> _Description of the task_: In the listing that follows, the range to quote begins at the line that has "front to back" and ends after the line that has "if empty is"; quote it verbatim and add nothing.

> _Given data_:
····················
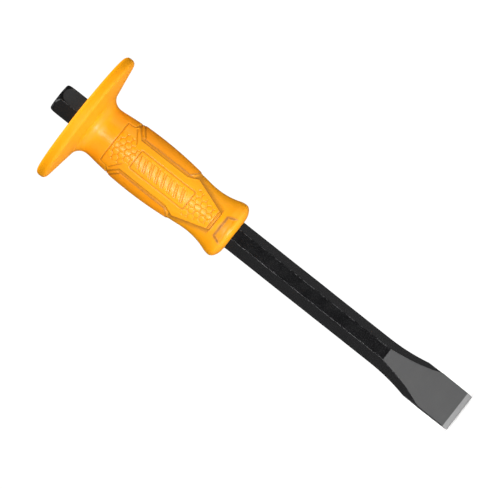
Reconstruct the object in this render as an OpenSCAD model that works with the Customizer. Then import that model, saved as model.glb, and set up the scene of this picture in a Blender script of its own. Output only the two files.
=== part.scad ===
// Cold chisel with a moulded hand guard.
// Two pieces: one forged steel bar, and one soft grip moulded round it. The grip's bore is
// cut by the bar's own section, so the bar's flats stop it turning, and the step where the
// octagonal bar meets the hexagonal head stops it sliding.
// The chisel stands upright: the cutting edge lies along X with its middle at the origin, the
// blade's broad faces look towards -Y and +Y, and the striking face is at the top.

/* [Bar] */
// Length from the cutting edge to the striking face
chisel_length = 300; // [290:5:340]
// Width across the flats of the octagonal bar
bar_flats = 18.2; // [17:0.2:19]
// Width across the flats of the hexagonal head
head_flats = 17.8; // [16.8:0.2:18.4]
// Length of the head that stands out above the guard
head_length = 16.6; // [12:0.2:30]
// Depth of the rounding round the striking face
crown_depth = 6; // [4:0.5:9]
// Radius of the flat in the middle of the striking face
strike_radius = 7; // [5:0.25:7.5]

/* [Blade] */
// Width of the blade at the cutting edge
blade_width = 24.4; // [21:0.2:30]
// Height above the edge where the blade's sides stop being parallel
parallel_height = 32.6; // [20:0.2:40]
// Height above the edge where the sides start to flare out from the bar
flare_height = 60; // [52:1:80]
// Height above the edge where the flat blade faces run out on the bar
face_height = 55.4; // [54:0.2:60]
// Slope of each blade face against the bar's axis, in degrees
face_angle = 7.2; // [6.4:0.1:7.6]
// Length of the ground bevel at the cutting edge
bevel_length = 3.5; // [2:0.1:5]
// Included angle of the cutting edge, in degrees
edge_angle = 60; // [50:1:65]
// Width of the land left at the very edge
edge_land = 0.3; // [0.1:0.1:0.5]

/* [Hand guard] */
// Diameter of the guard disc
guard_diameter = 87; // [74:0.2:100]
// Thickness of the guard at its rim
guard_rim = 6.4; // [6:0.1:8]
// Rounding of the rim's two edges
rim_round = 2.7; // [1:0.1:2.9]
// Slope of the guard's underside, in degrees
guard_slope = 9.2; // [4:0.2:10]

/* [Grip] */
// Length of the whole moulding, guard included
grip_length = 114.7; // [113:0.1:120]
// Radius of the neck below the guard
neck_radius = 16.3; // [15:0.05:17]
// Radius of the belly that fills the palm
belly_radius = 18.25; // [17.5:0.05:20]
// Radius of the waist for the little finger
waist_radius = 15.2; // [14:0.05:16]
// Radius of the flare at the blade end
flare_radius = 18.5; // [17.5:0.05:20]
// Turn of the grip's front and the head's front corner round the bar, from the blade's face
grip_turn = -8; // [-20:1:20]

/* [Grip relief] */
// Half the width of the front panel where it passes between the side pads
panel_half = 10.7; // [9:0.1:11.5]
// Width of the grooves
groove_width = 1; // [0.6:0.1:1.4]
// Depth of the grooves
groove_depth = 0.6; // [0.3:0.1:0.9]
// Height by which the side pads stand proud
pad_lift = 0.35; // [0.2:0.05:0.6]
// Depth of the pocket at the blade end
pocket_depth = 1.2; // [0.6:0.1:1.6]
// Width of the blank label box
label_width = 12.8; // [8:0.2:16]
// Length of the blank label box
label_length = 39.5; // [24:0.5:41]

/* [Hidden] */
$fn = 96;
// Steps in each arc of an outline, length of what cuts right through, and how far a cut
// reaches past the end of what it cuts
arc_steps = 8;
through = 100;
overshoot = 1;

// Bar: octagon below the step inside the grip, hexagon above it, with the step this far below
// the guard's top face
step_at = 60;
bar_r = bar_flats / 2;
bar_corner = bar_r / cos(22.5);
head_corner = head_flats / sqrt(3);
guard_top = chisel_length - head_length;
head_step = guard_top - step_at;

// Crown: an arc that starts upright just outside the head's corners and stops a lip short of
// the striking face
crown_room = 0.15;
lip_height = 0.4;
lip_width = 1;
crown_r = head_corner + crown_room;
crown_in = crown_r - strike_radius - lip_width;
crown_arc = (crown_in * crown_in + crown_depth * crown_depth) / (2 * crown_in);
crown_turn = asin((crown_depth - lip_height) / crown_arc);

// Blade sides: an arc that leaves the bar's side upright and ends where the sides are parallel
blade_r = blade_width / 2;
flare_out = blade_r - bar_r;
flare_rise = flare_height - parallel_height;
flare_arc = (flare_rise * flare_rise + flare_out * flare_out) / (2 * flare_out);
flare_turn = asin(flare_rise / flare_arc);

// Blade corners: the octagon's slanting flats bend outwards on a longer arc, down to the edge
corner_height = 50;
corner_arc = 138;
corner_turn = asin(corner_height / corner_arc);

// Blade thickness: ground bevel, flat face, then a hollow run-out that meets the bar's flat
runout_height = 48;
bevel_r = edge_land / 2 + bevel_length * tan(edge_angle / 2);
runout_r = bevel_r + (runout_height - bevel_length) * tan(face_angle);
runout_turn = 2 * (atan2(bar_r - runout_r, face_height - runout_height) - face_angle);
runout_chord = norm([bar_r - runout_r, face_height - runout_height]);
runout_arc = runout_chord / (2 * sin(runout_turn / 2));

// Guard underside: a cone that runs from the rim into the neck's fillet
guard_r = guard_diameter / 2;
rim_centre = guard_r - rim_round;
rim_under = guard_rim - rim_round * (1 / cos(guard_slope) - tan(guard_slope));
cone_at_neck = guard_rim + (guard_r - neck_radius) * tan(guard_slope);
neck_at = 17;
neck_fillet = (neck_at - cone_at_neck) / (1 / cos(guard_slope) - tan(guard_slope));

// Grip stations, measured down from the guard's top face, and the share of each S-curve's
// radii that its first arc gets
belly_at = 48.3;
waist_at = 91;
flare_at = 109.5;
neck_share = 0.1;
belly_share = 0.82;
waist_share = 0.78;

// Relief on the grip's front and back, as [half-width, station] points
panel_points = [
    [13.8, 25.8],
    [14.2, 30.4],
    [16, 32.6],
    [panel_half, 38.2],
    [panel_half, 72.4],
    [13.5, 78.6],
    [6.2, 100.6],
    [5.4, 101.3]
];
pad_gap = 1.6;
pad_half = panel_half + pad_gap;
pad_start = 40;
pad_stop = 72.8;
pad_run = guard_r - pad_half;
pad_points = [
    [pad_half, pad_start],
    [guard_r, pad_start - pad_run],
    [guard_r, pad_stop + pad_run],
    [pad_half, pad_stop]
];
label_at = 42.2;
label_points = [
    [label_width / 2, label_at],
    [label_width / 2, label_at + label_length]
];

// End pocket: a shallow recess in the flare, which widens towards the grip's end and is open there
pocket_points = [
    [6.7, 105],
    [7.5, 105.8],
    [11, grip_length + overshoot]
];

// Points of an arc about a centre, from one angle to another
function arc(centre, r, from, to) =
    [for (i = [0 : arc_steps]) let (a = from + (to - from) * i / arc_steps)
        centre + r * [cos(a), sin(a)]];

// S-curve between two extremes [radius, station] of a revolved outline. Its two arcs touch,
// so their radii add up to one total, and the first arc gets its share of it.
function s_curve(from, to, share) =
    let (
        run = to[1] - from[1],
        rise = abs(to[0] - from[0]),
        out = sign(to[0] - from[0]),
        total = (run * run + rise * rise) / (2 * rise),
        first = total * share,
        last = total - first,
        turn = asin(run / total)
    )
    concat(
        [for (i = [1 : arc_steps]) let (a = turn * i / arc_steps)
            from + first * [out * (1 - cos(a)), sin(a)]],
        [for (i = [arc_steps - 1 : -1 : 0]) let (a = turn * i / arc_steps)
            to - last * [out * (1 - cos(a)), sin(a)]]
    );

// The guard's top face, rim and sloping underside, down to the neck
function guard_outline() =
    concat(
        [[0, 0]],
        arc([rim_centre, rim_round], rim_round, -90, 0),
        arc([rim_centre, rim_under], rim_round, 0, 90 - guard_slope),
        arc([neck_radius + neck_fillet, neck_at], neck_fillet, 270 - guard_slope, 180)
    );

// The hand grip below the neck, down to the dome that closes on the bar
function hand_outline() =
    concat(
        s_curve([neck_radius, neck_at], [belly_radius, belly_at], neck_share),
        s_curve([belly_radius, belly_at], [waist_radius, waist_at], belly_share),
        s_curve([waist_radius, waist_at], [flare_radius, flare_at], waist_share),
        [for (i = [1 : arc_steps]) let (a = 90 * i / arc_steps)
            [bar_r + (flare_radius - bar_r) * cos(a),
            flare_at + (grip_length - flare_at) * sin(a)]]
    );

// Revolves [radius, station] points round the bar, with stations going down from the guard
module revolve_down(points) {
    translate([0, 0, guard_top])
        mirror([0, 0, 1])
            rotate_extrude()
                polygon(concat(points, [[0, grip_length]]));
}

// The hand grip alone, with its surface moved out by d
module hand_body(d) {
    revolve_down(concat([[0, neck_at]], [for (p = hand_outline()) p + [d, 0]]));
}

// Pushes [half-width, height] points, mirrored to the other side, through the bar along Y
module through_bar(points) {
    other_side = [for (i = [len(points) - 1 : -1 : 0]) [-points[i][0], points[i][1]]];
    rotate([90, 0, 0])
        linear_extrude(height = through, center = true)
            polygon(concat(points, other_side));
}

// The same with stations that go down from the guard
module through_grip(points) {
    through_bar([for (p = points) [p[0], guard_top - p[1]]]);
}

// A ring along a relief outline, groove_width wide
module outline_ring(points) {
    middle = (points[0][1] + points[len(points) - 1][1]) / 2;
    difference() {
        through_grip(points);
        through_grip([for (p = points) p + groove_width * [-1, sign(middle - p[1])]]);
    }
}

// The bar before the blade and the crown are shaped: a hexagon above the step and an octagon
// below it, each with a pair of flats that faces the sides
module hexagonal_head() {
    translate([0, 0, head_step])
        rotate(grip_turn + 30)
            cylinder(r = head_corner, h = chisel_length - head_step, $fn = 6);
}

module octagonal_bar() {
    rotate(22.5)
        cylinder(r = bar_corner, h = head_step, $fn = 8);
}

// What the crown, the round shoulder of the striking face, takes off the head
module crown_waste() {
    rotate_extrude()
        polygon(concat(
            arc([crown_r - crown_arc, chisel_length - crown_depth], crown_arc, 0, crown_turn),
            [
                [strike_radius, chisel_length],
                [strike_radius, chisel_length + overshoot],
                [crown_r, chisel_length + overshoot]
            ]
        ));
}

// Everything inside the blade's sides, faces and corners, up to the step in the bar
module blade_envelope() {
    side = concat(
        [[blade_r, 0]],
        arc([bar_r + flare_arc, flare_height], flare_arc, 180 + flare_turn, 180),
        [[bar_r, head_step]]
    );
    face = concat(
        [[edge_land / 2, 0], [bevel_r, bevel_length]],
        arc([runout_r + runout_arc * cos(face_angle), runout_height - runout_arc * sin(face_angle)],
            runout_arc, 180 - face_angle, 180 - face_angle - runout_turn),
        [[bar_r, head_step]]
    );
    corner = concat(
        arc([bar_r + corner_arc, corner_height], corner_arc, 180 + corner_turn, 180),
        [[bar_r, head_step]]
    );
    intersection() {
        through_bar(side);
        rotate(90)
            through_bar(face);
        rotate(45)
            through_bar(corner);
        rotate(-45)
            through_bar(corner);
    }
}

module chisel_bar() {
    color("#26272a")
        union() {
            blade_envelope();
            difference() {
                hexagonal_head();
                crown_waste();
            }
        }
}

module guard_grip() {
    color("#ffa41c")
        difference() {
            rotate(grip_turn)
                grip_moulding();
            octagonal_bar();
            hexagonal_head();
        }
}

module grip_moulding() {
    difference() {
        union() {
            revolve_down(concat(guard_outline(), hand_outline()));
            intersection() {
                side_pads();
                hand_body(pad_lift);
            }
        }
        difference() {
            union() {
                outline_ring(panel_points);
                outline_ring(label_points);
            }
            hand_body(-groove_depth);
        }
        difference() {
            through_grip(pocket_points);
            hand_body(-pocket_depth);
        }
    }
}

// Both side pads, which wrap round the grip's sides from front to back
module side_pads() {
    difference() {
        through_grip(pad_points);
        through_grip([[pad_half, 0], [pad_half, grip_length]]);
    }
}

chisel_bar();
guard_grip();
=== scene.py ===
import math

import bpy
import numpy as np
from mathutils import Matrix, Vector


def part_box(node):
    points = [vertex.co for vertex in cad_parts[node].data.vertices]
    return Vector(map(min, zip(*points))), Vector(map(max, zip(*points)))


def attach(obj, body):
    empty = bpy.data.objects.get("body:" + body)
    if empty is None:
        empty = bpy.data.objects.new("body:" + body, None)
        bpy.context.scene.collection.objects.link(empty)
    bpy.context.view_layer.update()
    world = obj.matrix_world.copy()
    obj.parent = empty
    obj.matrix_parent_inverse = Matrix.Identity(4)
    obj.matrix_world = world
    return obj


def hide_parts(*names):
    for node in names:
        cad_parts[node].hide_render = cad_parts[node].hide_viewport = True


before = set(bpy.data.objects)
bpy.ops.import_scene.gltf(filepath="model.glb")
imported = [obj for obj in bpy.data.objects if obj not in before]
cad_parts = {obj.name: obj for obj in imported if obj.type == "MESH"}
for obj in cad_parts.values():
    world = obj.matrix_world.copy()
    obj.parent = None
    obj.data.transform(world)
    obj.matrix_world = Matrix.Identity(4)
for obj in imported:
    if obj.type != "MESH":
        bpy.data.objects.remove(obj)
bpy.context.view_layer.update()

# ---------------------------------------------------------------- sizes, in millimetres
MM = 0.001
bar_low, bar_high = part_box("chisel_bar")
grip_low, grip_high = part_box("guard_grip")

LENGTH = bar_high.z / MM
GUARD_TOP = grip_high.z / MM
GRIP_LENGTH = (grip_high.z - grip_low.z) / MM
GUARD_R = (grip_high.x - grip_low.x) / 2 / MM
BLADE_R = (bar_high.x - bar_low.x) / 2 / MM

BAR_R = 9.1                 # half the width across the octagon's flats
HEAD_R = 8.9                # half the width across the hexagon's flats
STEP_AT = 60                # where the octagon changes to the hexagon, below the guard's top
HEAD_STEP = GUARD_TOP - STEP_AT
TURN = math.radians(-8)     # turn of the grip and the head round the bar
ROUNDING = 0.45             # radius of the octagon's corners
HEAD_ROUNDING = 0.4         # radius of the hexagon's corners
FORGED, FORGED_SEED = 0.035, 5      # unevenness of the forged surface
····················
> _Reply to the exercise_:
// Both side pads, which wrap round the grip's sides from front to back
module side_pads() {
    difference() {
        through_grip(pad_points);
        through_grip([[pad_half, 0], [pad_half, grip_length]]);
    }
}

chisel_bar();
guard_grip();
=== scene.py ===
import math

import bpy
import numpy as np
from mathutils import Matrix, Vector


def part_box(node):
    points = [vertex.co for vertex in cad_parts[node].data.vertices]
    return Vector(map(min, zip(*points))), Vector(map(max, zip(*points)))


def attach(obj, body):
    empty = bpy.data.objects.get("body:" + body)
    if empty is None:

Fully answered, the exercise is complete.